YOUR TASK:
In full and without deviation, write out the entries that follow.

-------- SOURCE DATA

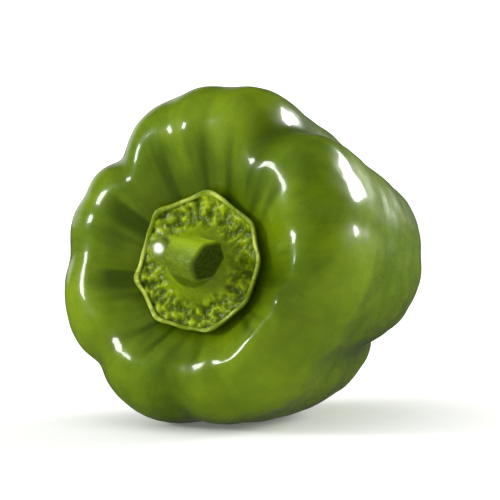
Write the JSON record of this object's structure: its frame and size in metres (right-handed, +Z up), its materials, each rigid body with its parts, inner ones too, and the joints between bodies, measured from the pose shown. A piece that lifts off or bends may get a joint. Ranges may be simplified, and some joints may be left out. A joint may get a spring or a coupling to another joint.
{
  "type": "bell pepper",
  "caption": "Whole green bell pepper lying on its side, with lobed shoulders, a cornered calyx in its hollow and a short bent stem.",
  "frame": {"origin": "middle of the base of the pepper's box, on the surface that it lies on", "axes": "+Z up; the fruit's own axis lies along Y, with the stem end towards -Y and leaning up by about 12 degrees"},
  "size_m": [0.0832, 0.1048, 0.0858],
  "materials": {
    "skin": "glossy waxy green skin",
    "stem": "satin yellow-green calyx and stem"
  },
  "bodies": {
    "root": {"fruit": "skin", "calyx_and_stem": "stem"}
  },
  "joints": []
}
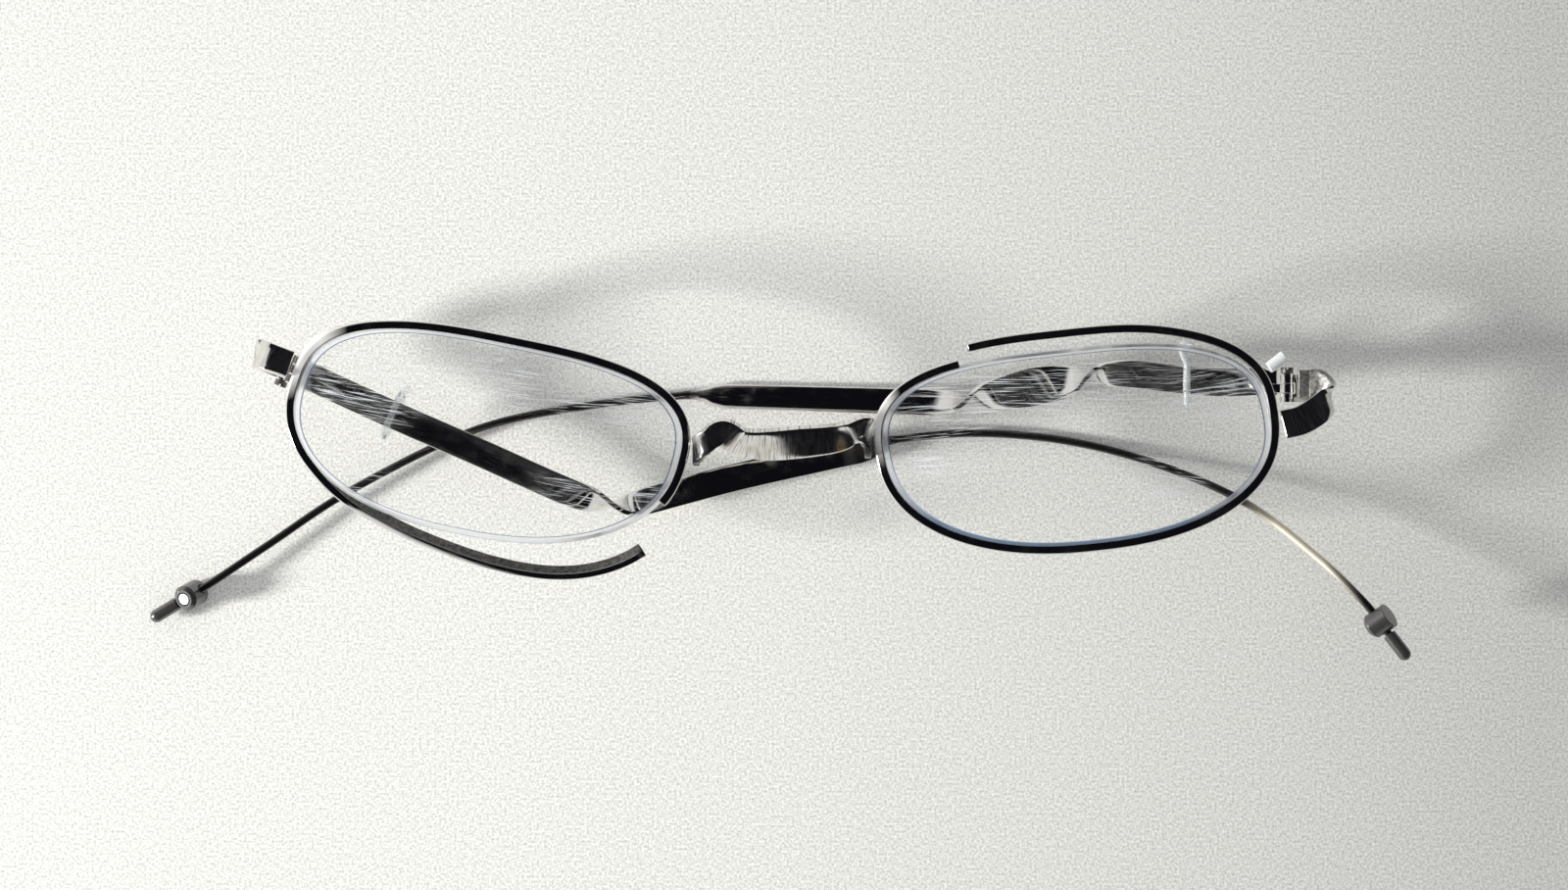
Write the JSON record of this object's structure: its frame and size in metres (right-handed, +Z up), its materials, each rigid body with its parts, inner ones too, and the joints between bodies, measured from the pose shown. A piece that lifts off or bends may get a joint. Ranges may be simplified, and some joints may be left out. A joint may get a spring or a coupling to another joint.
{
  "type": "broken eyeglasses",
  "caption": "Thin polished metal eyeglasses, bent and broken, with clear scratched lenses, cut rims, a crumpled bridge and twisted temples folded underneath.",
  "frame": {"origin": "middle of the object's base, on the surface it lies on", "axes": "+X along the front from the left end to the right one as seen from above, +Y towards the brow edge, +Z up out of the front of the lenses"},
  "size_m": [0.1698, 0.0454, 0.0185],
  "materials": {
    "polished_metal": "polished, with fine scratches",
    "brushed_metal": "brushed across its length, scuffed",
    "lens": "clear, with streaks of fine scratches",
    "milky_plastic": "clear to milky"
  },
  "bodies": {
    "front": {"bridge": "brushed_metal", "left_end_piece": "brushed_metal", "left_front_hinge_leaf": "polished_metal", "left_hinge_screw": "polished_metal", "left_lens": "lens", "left_rim": "polished_metal", "right_end_piece": "brushed_metal", "right_front_hinge_leaf": "polished_metal", "right_hinge_bushing": "milky_plastic", "right_hinge_screw": "polished_metal", "right_lens": "lens", "right_rim": "polished_metal"},
    "left_arm": {"left_temple": "polished_metal", "left_temple_hinge_leaf": "polished_metal", "left_temple_loop": "milky_plastic", "left_tip_stop": "polished_metal", "left_tip_stop_screw": "polished_metal", "left_tip_cap": "polished_metal"},
    "right_arm": {"right_temple": "polished_metal", "right_temple_hinge_leaf": "polished_metal", "right_temple_loop": "milky_plastic", "right_tip_stop": "polished_metal", "right_tip_stop_screw": "polished_metal", "right_tip_cap": "polished_metal"}
  },
  "joints": [
    {"name": "right_temple_hinge", "type": "hinge", "parent": "front", "child": "right_arm", "pos_m": [0.0685, 0.01374, 0.00795], "axis": [0, -1, 0], "range_deg": [0, 95]},
    {"name": "left_temple_hinge", "type": "hinge", "parent": "front", "child": "left_arm", "pos_m": [-0.06561, 0.01664, 0.00795], "axis": [0.3843, 0.9232, 0], "range_deg": [0, 38.2]}
  ],
  "couplings": [
    {"joint": "left_temple_hinge", "follows": "right_temple_hinge", "ratio": 0.4}
  ]
}
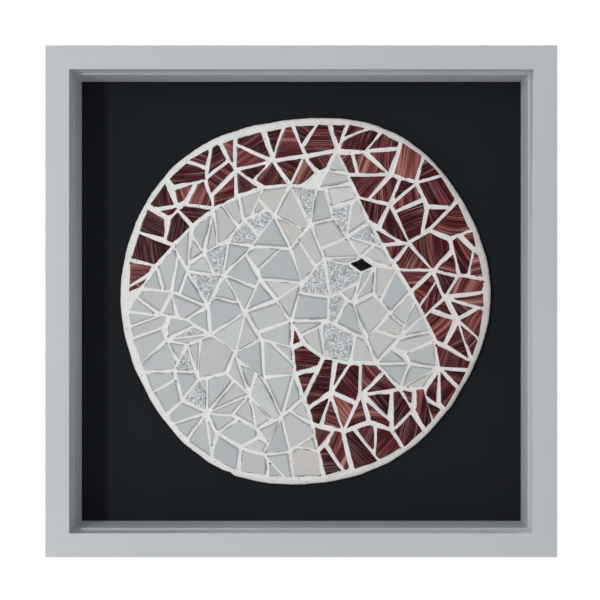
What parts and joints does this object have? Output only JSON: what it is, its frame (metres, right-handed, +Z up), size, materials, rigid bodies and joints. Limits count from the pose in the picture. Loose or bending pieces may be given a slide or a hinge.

----------------

TASK ANSWER:
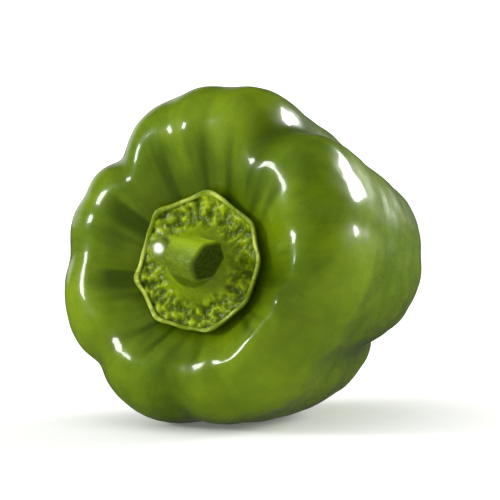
Write the JSON record of this object's structure: its frame and size in metres (right-handed, +Z up), its materials, each rigid body with its parts, inner ones too, and the joints between bodies, measured from the pose shown. A piece that lifts off or bends may get a joint. Ranges may be simplified, and some joints may be left out. A joint may get a spring or a coupling to another joint.
{
  "type": "bell pepper",
  "caption": "Whole green bell pepper lying on its side, with lobed shoulders, a cornered calyx in its hollow and a short bent stem.",
  "frame": {"origin": "middle of the base of the pepper's box, on the surface that it lies on", "axes": "+Z up; the fruit's own axis lies along Y, with the stem end towards -Y and leaning up by about 12 degrees"},
  "size_m": [0.0832, 0.1048, 0.0858],
  "materials": {
    "skin": "glossy waxy green skin",
    "stem": "satin yellow-green calyx and stem"
  },
  "bodies": {
    "root": {"fruit": "skin", "calyx_and_stem": "stem"}
  },
  "joints": []
}
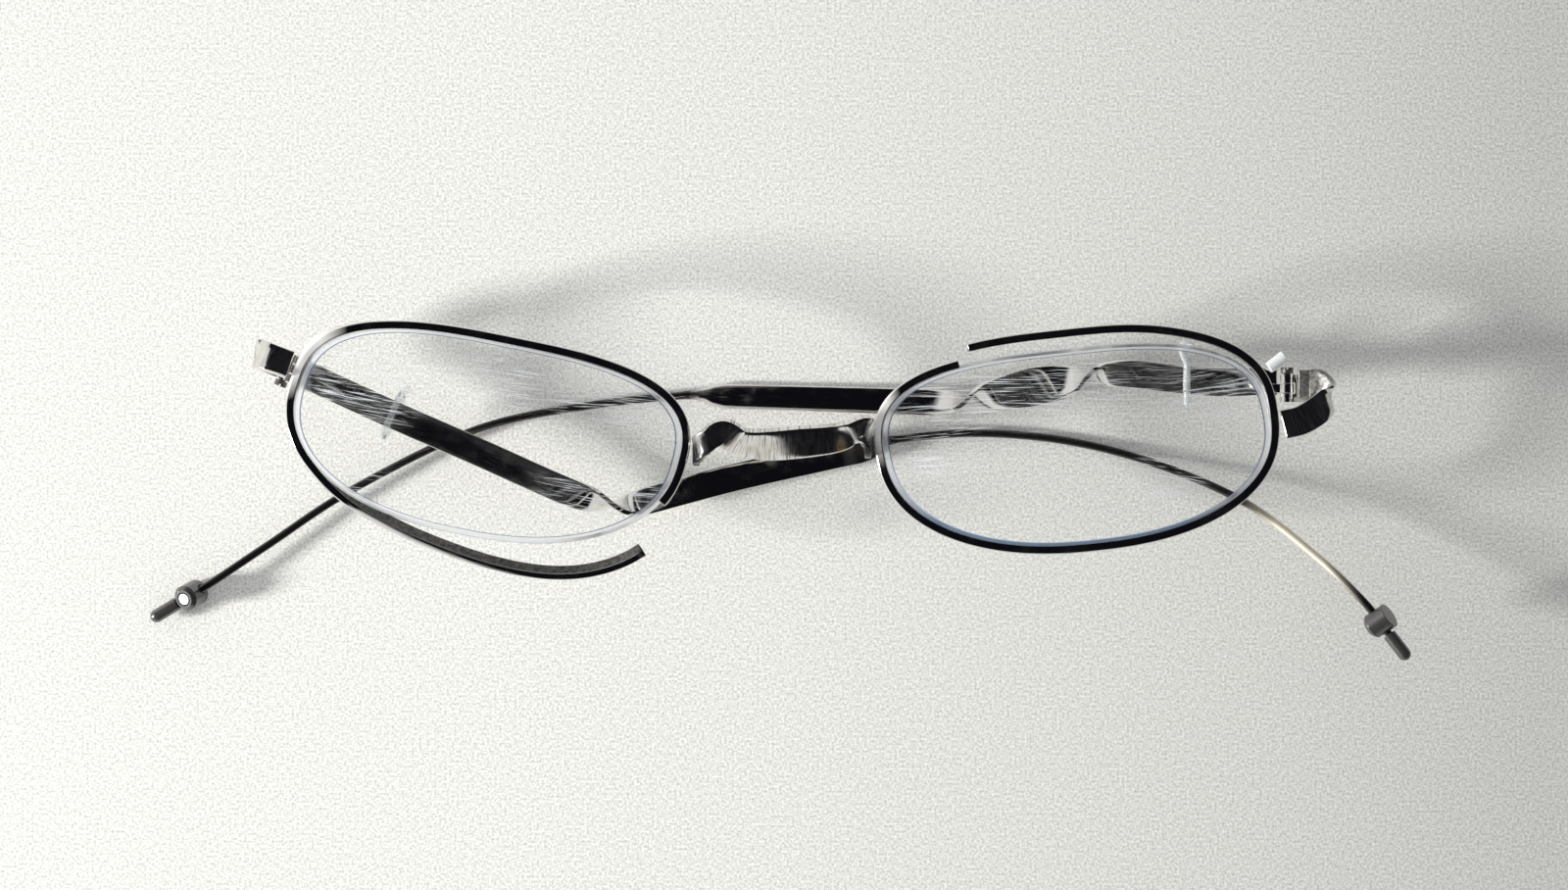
Write the JSON record of this object's structure: its frame and size in metres (right-handed, +Z up), its materials, each rigid body with its parts, inner ones too, and the joints between bodies, measured from the pose shown. A piece that lifts off or bends may get a joint. Ranges may be simplified, and some joints may be left out. A joint may get a spring or a coupling to another joint.
{
  "type": "broken eyeglasses",
  "caption": "Thin polished metal eyeglasses, bent and broken, with clear scratched lenses, cut rims, a crumpled bridge and twisted temples folded underneath.",
  "frame": {"origin": "middle of the object's base, on the surface it lies on", "axes": "+X along the front from the left end to the right one as seen from above, +Y towards the brow edge, +Z up out of the front of the lenses"},
  "size_m": [0.1698, 0.0454, 0.0185],
  "materials": {
    "polished_metal": "polished, with fine scratches",
    "brushed_metal": "brushed across its length, scuffed",
    "lens": "clear, with streaks of fine scratches",
    "milky_plastic": "clear to milky"
  },
  "bodies": {
    "front": {"bridge": "brushed_metal", "left_end_piece": "brushed_metal", "left_front_hinge_leaf": "polished_metal", "left_hinge_screw": "polished_metal", "left_lens": "lens", "left_rim": "polished_metal", "right_end_piece": "brushed_metal", "right_front_hinge_leaf": "polished_metal", "right_hinge_bushing": "milky_plastic", "right_hinge_screw": "polished_metal", "right_lens": "lens", "right_rim": "polished_metal"},
    "left_arm": {"left_temple": "polished_metal", "left_temple_hinge_leaf": "polished_metal", "left_temple_loop": "milky_plastic", "left_tip_stop": "polished_metal", "left_tip_stop_screw": "polished_metal", "left_tip_cap": "polished_metal"},
    "right_arm": {"right_temple": "polished_metal", "right_temple_hinge_leaf": "polished_metal", "right_temple_loop": "milky_plastic", "right_tip_stop": "polished_metal", "right_tip_stop_screw": "polished_metal", "right_tip_cap": "polished_metal"}
  },
  "joints": [
    {"name": "right_temple_hinge", "type": "hinge", "parent": "front", "child": "right_arm", "pos_m": [0.0685, 0.01374, 0.00795], "axis": [0, -1, 0], "range_deg": [0, 95]},
    {"name": "left_temple_hinge", "type": "hinge", "parent": "front", "child": "left_arm", "pos_m": [-0.06561, 0.01664, 0.00795], "axis": [0.3843, 0.9232, 0], "range_deg": [0, 38.2]}
  ],
  "couplings": [
    {"joint": "left_temple_hinge", "follows": "right_temple_hinge", "ratio": 0.4}
  ]
}
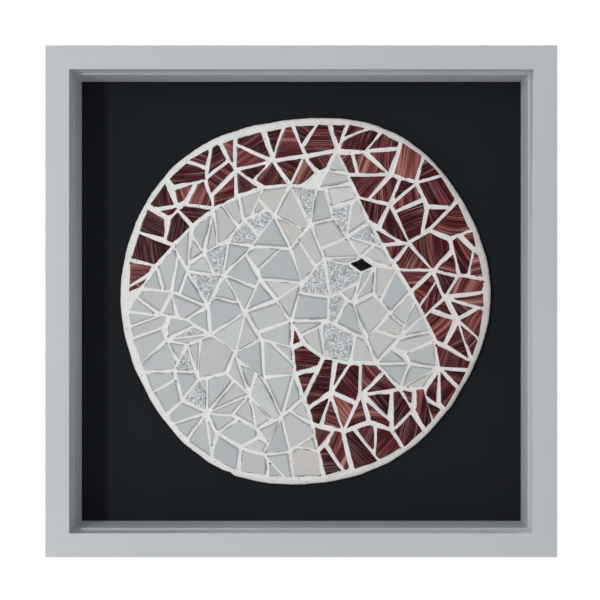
What parts and joints does this object have? Output only JSON: what it is, its frame (metres, right-handed, +Z up), size, materials, rigid bodies and joints. Limits count from the pose in the picture. Loose or bending pieces may be given a slide or a hinge.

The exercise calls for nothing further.